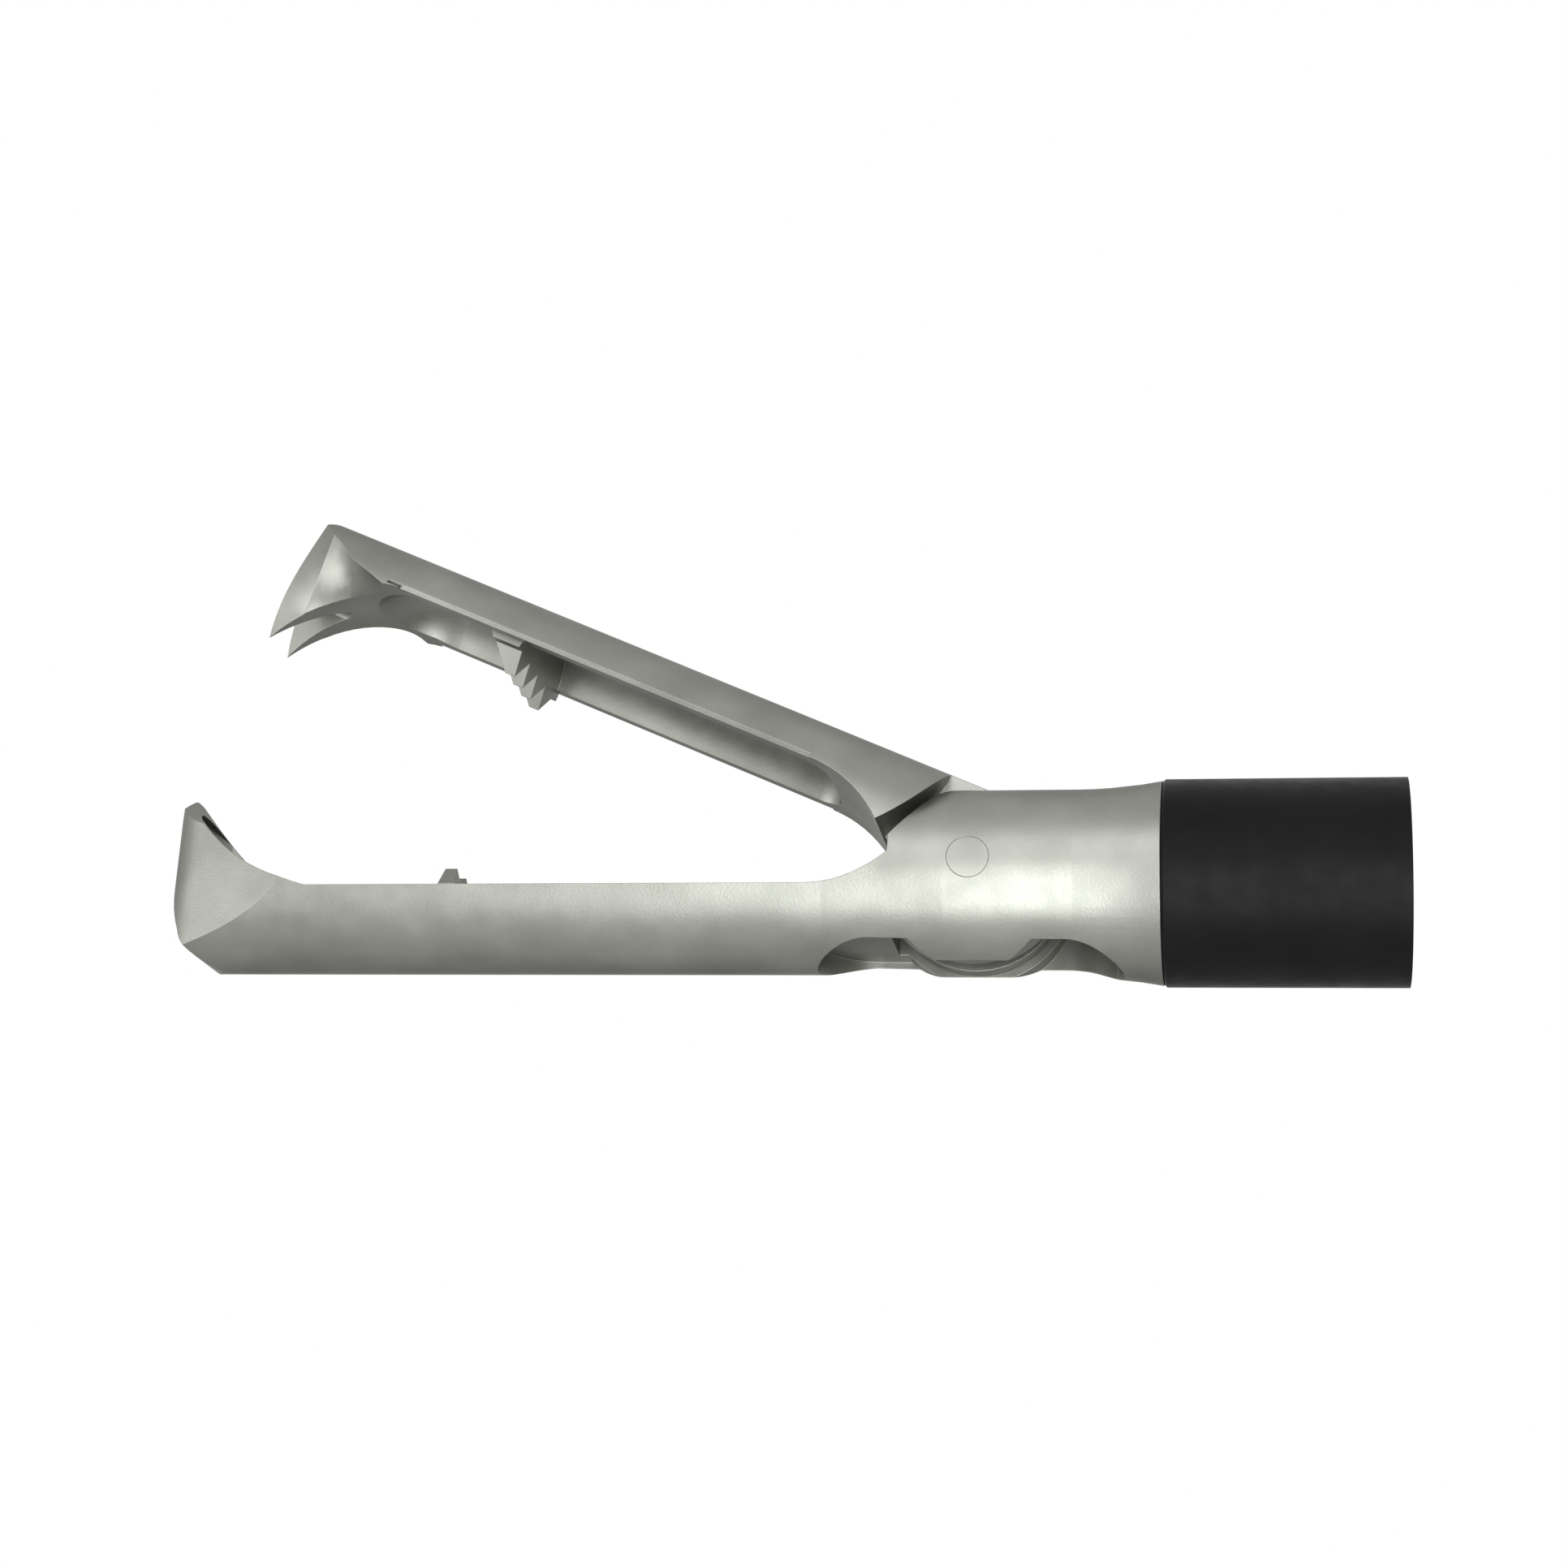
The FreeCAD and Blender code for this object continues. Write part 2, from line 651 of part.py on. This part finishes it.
def jaw_housing():
    """Fixed lower spoon, cheeks, skirt and spigot in one piece."""
    inner_side = [
        ("0 - cavity_rear", "6"),
        ("0 - nose_x + nose_wall", "6"),
        ("0 - nose_x + nose_wall", "0 - inner_chin_top"),
        ("0 - chin_x + inner_chin_wall", "0 - inner_chin_z"),
        ("0 - inner_chin_end_x", f"0 - ({CAVITY_RADIUS}) - 0.02", "inner_chin_radius", 1),
        ("0 - cavity_rear - cavity_corner", f"0 - ({CAVITY_RADIUS}) - 0.02"),
        ("0 - cavity_rear", f"0 - ({CAVITY_RADIUS}) + cavity_corner", "cavity_corner", 1),
    ]
    inner_plan = nose_plan(
        "0 - nose_x + nose_wall",
        "0 - nose_shoulder_x",
        "nose_shoulder_width - flank_wall",
        "0 - nose_root_x",
        "jaw_radius + 0.1 - flank_wall",
    )
    cavity = spoon("housing_cavity", inner_side, inner_plan, CAVITY_RADIUS)
    shell = boolean("cut", "housing_shell", fixed_jaw_blank(), [cavity])
    floor = f"0 - ({CAVITY_RADIUS}) - jaw_wall / 4"
    ridge = [
        ("0 - ridge_x - ridge_base / 2", floor),
        ("0 - ridge_x + ridge_base / 2", floor),
        ("0 - ridge_x + ridge_tip / 2", "0 - ridge_tip_drop"),
        ("0 - ridge_x - ridge_tip / 2", "0 - ridge_tip_drop"),
    ]
    bar = toothed_bar("housing_ridge", ridge, "0 - ridge_tip_drop", 1, 0, 2.5)
    whole = boolean("fuse", "housing_whole", shell, [bar])
    hub_room = "hub_radius + slot_gap"
    slot = [
        disc("slot_round", "0 - pivot_x", "0", hub_room, "tongue_slot"),
        box("slot_top", "0 - tongue_front_x", "0 - slot_top_end", "tongue_slot", "0 - slot_gap", "7"),
        box("slot_low", f"0 - pivot_x - ({hub_room}) * 0.88", "0 - slot_open_end", "tongue_slot", "-7", "0"),
        box("chamber", "0 - pivot_x", "0 - chamber_end", "tongue_slot", "0 - chamber_height", "chamber_height"),
    ]
    windows = [
        window("front", "0 - window_front", "0 - pivot_x", "window_front_floor"),
        window("rear", "0 - pivot_x", "0 - window_rear", "window_rear_floor"),
    ]
    bores = [
        disc("pivot_hole", "0 - pivot_x", "0", "pivot_pin_radius + press_gap", "12"),
        along("rod_hole", "0 - chamber_end - 1", SPIGOT_END + " + 1", "rod_radius + run_gap * 2"),
        along("bush_hole", "0 - bush_front", SPIGOT_END + " + 1", "bush_radius + press_gap"),
    ]
    holes = lock_pins("lock_hole", "lock_pin_radius + press_gap", 2.0)
    return boolean("cut", "jaw_housing", whole, slot + windows + bores + holes)


def along(label, x_low, x_high, radius):
    """Cylinder along the shaft."""
    item = doc.addObject("Part::Cylinder", label)
    item.Placement.Rotation = FreeCAD.Rotation(FreeCAD.Vector(0, 1, 0), 90)
    item.setExpression("Radius", bound(radius))
    item.setExpression("Height", bound(f"({x_high}) - ({x_low})"))
    item.setExpression("Placement.Base.x", bound(x_low))
    return item


def window(name, x_low, x_high, floor):
    """Round-ended cut from below that leaves the ears of the pivot standing."""
    half = "window_width / 2"
    inner_low = f"{x_low} + {half}" if name == "front" else x_low
    inner_high = x_high if name == "front" else f"{x_high} - {half}"
    end = inner_low if name == "front" else inner_high
    body = box(f"window_{name}_middle", inner_low, inner_high, "window_width", "-7", f"0 - {floor}")
    round_end = post(f"window_{name}_end", end, half, "-7", f"0 - {floor}")
    both = boolean("fuse", f"window_{name}_whole", body, [round_end])
    ear = disc(f"window_{name}_ear", "0 - pivot_x", "0", "ear_radius", "12")
    return boolean("cut", f"window_{name}", both, [ear])


def lock_pins(label, radius, extra):
    """Three radial pins round the shaft, or the holes for them."""
    pins = []
    for count in range(3):
        item = doc.addObject("Part::Cylinder", f"{label}_{count}")
        item.setExpression("Radius", bound(radius))
        item.setExpression("Height", bound(f"lock_pin_length + {extra}"))
        turn = math.radians(120 * count)
        item.Placement.Rotation = FreeCAD.Rotation(FreeCAD.Vector(1, 0, 0), 120 * count)
        start = f"({TUBE_OUTER} - lock_pin_sink - lock_pin_length)"
        item.setExpression("Placement.Base.x", bound("0 - lock_pin_x"))
        item.setExpression("Placement.Base.y", bound(f"{-math.sin(turn):.6f} * {start}"))
        item.setExpression("Placement.Base.z", bound(f"{math.cos(turn):.6f} * {start}"))
        pins.append(item)
    return pins


def pivot_pin():
    """Cross pin whose ends are ground flush with the housing."""
    blank = disc("pivot_blank", "0 - pivot_x", "0", "pivot_pin_radius", "2 * waist_radius")
    envelope = along("pivot_envelope", "0 - pivot_x - 2", "0 - pivot_x + 2", "waist_radius")
    return boolean("common", "jaw_pivot_pin", blank, [envelope])


def drive_link():
    """Flat link from the hub's drive pin to the rod head."""
    blank = new_body("link_blank")
    lean = f"({LEAN})"
    start = (DRIVE_X, DRIVE_Z)
    finish = (LINK_X, "link_rise")
    away = (f"link_end_radius * sin({lean})", f"link_end_radius * cos({lean})")
    side = [
        (f"{start[0]} - {away[0]}", f"{start[1]} + {away[1]}"),
        (f"{start[0]} - {away[1]}", f"{start[1]} - {away[0]}", "link_end_radius", 1),
        (f"{start[0]} + {away[0]}", f"{start[1]} - {away[1]}", "link_end_radius", 1),
        (f"{finish[0]} + {away[0]}", f"{finish[1]} - {away[1]}"),
        (f"{finish[0]} + {away[1]}", f"{finish[1]} + {away[0]}", "link_end_radius", 1),
        (f"{finish[0]} - {away[0]}", f"{finish[1]} + {away[1]}", "link_end_radius", 1),
    ]
    pad(blank, outline(blank, "XZ_Plane", "link_side", side), "link_thickness")
    holes = [
        disc("link_front_hole", start[0], start[1], "drive_pin_radius + run_gap", "12"),
        disc("link_rear_hole", finish[0], finish[1], "link_pin_radius + float_gap", "12"),
    ]
    return boolean("cut", "drive_link", blank, holes)


def rod_head():
    """Slotted head on the front of the push rod."""
    blank = new_body("head_blank")
    rear = f"{LINK_X} + head_length"
    side = [
        (LINK_X, "head_radius"),
        (f"{LINK_X} - head_radius", "0", "head_radius", 1),
        (LINK_X, "0 - head_radius", "head_radius", 1),
        (rear, "0 - head_radius"),
        (rear, "head_radius"),
    ]
    pad(blank, outline(blank, "XZ_Plane", "head_side", side), "hub_width")
    cuts = [
        box("head_slot", f"{LINK_X} - 3", f"{LINK_X} + head_slot_depth", "link_slot", "-3", "3"),
        disc("head_pin_hole", LINK_X, "0", "link_pin_radius + press_gap", "12"),
        along("head_rod_hole", f"{rear} - rod_engagement", f"{rear} + 1", "rod_radius + press_gap"),
        post("head_cross_hole", f"{rear} - head_pin_x", "head_pin_radius + press_gap", "-3", "3"),
    ]
    return boolean("cut", "rod_head", blank, cuts)


def push_rod():
    """Round rod, flush with the shaft's cut end while the jaw is open."""
    rear = f"{LINK_X} + head_length"
    blank = along("rod_blank", f"{rear} - rod_engagement", "0", "rod_radius")
    hole = post("rod_cross_hole", f"{rear} - head_pin_x", "head_pin_radius + press_gap", "-3", "3")
    return boolean("cut", "push_rod", blank, [hole])


def sleeve():
    """Outer insulating sleeve with a broken front edge."""
    body = new_body("insulation_sleeve")
    section = [
        ("0", SLEEVE_INNER),
        ("0", "shaft_radius"),
        ("0 - shaft_length + sleeve_edge", "shaft_radius"),
        ("0 - shaft_length", "shaft_radius - sleeve_edge"),
        ("0 - shaft_length", SLEEVE_INNER),
    ]
    revolve(body, outline(body, "XZ_Plane", "sleeve_section", section))
    return body


def bush_stack(label, start, length, inner, outer="bush_radius"):
    return tube(label, start, f"{start} + {length}", outer, inner)


def shaft_tube():
    blank = tube("tube_blank", "0 - shaft_length + tube_setback", "0", TUBE_OUTER, TUBE_INNER)
    holes = lock_pins("tube_hole", "lock_pin_radius + press_gap", 2.0)
    return boolean("cut", "shaft_tube", blank, holes)


def pin_group():
    pins = lock_pins("lock_pin", "lock_pin_radius", 0.0)
    return boolean("fuse", "tube_lock_pins", pins[0], pins[1:])


SEAL_START = "0 - bush_front + bush_length + nest_gap"
RETAINER_START = "0 - bush_front + bush_length + nest_gap + seal_length + nest_gap"
HEAD_REAR = f"{LINK_X} + head_length"

nodes = {
    "jaw_housing": jaw_housing(),
    "moving_jaw": moving_jaw(),
    "jaw_pivot_pin": pivot_pin(),
    "drive_link": drive_link(),
    "drive_pin": disc("drive_pin", DRIVE_X, DRIVE_Z, "drive_pin_radius", "hub_width"),
    "link_pin": disc("link_pin", LINK_X, "0", "link_pin_radius", "hub_width"),
    "rod_head": rod_head(),
    "rod_head_pin": post(
        "rod_head_pin", f"{HEAD_REAR} - head_pin_x", "head_pin_radius", "0 - head_radius", "head_radius"
    ),
    "push_rod": push_rod(),
    "rod_insulation": tube(
        "rod_insulation",
        "0 - rod_cover_length",
        "0",
        "rod_radius + press_gap + rod_cover_wall",
        "rod_radius + press_gap",
    ),
    "rod_guide_bush": bush_stack("rod_guide_bush", "0 - bush_front", "bush_length", "rod_radius + run_gap"),
    "rod_seal": bush_stack("rod_seal", SEAL_START, "seal_length", "rod_radius + run_gap"),
    "seal_retainer": bush_stack(
        "seal_retainer", RETAINER_START, "retainer_length", "retainer_inner_radius"
    ),
    "shaft_tube": shaft_tube(),
    "tube_lock_pins": pin_group(),
    "shaft_liner": tube(
        "shaft_liner",
        SPIGOT_END + " + nest_gap",
        "0",
        TUBE_INNER + " - nest_gap",
        TUBE_INNER + " - nest_gap - liner_wall",
    ),
    "insulation_sleeve": sleeve(),
}

doc.recompute()
opened = FreeCAD.Placement(
    FreeCAD.Vector(0, 0, 0),
    FreeCAD.Rotation(FreeCAD.Vector(0, 1, 0), value("open_angle")),
    FreeCAD.Vector(value("0 - pivot_x"), 0, 0),
)
nodes["moving_jaw"].Placement = opened
doc.recompute()

for item in doc.Objects:
    if "Invalid" in item.State or "Error" in item.State:
        raise RuntimeError(f"{item.Label} failed to build: {item.State}")
os.makedirs("parts", exist_ok=True)
for name, item in nodes.items():
    item.Label = name
    if item.Shape.isNull() or not item.Shape.isValid():
        raise RuntimeError(f"{name} has no valid shape")
    item.Shape.exportStep(f"parts/{name}.step")
    size = item.Shape.BoundBox
    print(f"{name:20s} {item.Shape.Volume:9.3f} mm3  solids {len(item.Shape.Solids)}"
          f"  x {size.XMin:7.2f}..{size.XMax:6.2f}  y {size.YMin:5.2f}..{size.YMax:5.2f}"
          f"  z {size.ZMin:6.2f}..{size.ZMax:6.2f}")
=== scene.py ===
import math

import bpy
from mathutils import Matrix, Vector

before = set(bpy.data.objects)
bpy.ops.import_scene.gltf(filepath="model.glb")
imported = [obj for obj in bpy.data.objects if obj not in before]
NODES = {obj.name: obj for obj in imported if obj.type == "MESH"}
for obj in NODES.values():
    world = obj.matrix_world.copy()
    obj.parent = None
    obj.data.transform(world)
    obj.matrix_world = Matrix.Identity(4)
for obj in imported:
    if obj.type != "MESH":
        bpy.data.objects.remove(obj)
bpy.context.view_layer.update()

# Sizes are in metres. X runs along the shaft, the jaws point to -X, and Z is up.


# Materials

# Texture scales are in waves per metre
CLOUD_SCALE = 260.0
PATCH_SCALE = 700.0
METAL_GRAIN = 9000.0
PLASTIC_CLOUD = 300.0
PLASTIC_PATCH = 900.0
PLASTIC_GRAIN = 5000.0
GRAIN_DETAIL = 2.0
GRAIN_HEIGHT = 0.00002
METAL_DEPTH = 0.25
PLASTIC_DEPTH = 0.2
EDGE_ROUND = 0.00005
EDGE_SAMPLES = 6
METAL_EDGE_TINT = (0.5, 0.5, 0.5, 1.0)
EVEN = (1.0, 1.0, 1.0)
ALONG_SHAFT = (0.05, 1.0, 1.0)


def new_material(name):
    """An empty node material with its shader: (material, node tree, Principled BSDF)."""
    material = bpy.data.materials.new(name)
    material.use_nodes = True
    tree = material.node_tree
    return material, tree, tree.nodes["Principled BSDF"]


def noise(tree, scale, detail, stretch=EVEN):
    """Noise over the object's own coordinates, in waves per metre."""
    place = tree.nodes.new("ShaderNodeTexCoord")
    mapping = tree.nodes.new("ShaderNodeMapping")
    mapping.inputs["Scale"].default_value = stretch
    texture = tree.nodes.new("ShaderNodeTexNoise")
    texture.inputs["Scale"].default_value = scale
    texture.inputs["Detail"].default_value = detail
    tree.links.new(place.outputs["Object"], mapping.inputs["Vector"])
    tree.links.new(mapping.outputs["Vector"], texture.inputs["Vector"])
    return texture.outputs["Fac"]


def ramp(tree, source, low, high, start=0.3, end=0.7):
    """Spreads the part of a noise between start and end over low to high, which are numbers or colours."""
    spread = tree.nodes.new("ShaderNodeMapRange")
    spread.inputs["From Min"].default_value = start
    spread.inputs["From Max"].default_value = end
    tree.links.new(source, spread.inputs["Value"])
    if isinstance(low, (int, float)):
        spread.inputs["To Min"].default_value = low
        spread.inputs["To Max"].default_value = high
        return spread.outputs["Result"]
    mix = tree.nodes.new("ShaderNodeMix")
    mix.data_type = "RGBA"
    mix.inputs["A"].default_value = (*low, 1.0)
    mix.inputs["B"].default_value = (*high, 1.0)
    tree.links.new(spread.outputs["Result"], mix.inputs["Factor"])
    return mix.outputs["Result"]


def bump(tree, shader, height, strength):
    """Fine relief over edges that the shading rounds by EDGE_ROUND."""
    edge = tree.nodes.new("ShaderNodeBevel")
    edge.samples = EDGE_SAMPLES
    edge.inputs["Radius"].default_value = EDGE_ROUND
    node = tree.nodes.new("ShaderNodeBump")
    node.inputs["Strength"].default_value = strength
    node.inputs["Distance"].default_value = GRAIN_HEIGHT
    tree.links.new(height, node.inputs["Height"])
    tree.links.new(edge.outputs["Normal"], node.inputs["Normal"])
    tree.links.new(node.outputs["Normal"], shader.inputs["Normal"])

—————

Written instruction »
Please return, exactly as they appear, the lines starting at the one that contains "for item in" and ending at the one that contains "# Materials".

Written response »
for item in doc.Objects:
    if "Invalid" in item.State or "Error" in item.State:
        raise RuntimeError(f"{item.Label} failed to build: {item.State}")
os.makedirs("parts", exist_ok=True)
for name, item in nodes.items():
    item.Label = name
    if item.Shape.isNull() or not item.Shape.isValid():
        raise RuntimeError(f"{name} has no valid shape")
    item.Shape.exportStep(f"parts/{name}.step")
    size = item.Shape.BoundBox
    print(f"{name:20s} {item.Shape.Volume:9.3f} mm3  solids {len(item.Shape.Solids)}"
          f"  x {size.XMin:7.2f}..{size.XMax:6.2f}  y {size.YMin:5.2f}..{size.YMax:5.2f}"
          f"  z {size.ZMin:6.2f}..{size.ZMax:6.2f}")
=== scene.py ===
import math

import bpy
from mathutils import Matrix, Vector

before = set(bpy.data.objects)
bpy.ops.import_scene.gltf(filepath="model.glb")
imported = [obj for obj in bpy.data.objects if obj not in before]
NODES = {obj.name: obj for obj in imported if obj.type == "MESH"}
for obj in NODES.values():
    world = obj.matrix_world.copy()
    obj.parent = None
    obj.data.transform(world)
    obj.matrix_world = Matrix.Identity(4)
for obj in imported:
    if obj.type != "MESH":
        bpy.data.objects.remove(obj)
bpy.context.view_layer.update()

# Sizes are in metres. X runs along the shaft, the jaws point to -X, and Z is up.


# Materials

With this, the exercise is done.